Yesterday, on a warm summer evening in Berlin and in front of a crowd of 200,000, Barack Obama delivered what was expected to be the most important foreign policy speech of his presidential candidacy. Falling somewhat short of his usual oratorical brilliance, he proposed both America's return to the world, and the world's reopening of itself to America. It was first and foremost a pledge to repair much of the damage done by the neocons. Less a real ‘break' with the past, and more a second shot at a stalled project interrupted by the series of events which followed 9/11.

The primary aim of both yesterday's speech, as well as his entire world tour, was two-fold. Firstly, despite a new ‘hawkishness' particularly in relation to Iran, he has been re-emphasising his distance from the unilateralist neoconservativism of the Bush administration (hence the location of yesterday's speech in the heart of ‘Old Europe'). And secondly, he has been attempting to demonstrate to American voters that he would actually be able to bring about the (increasingly moderate) changes he is promising.

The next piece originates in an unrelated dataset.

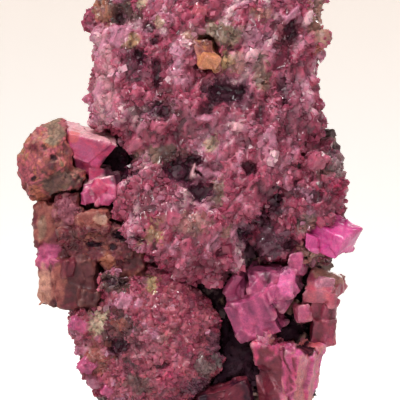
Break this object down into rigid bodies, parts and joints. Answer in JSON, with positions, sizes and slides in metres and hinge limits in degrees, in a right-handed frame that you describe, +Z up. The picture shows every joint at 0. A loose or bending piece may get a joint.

His reputation as the ‘change' candidate has long been established, and so the second of these two objectives is by far the most important. In striving for its achievement, he has tried to show that he already has the sympathetic ear of other statesmen and women. He hoped to illustrate they think his plans workable. In this sense, whilst Nouri al-Malaki's quasi-endorsement of his Iraq withdrawal plans was an enormous coup, Angela Merkel's unwillingness to commit to further increasing troop deployments to Afghanistan beyond current commitments was a (somewhat less significant) blow.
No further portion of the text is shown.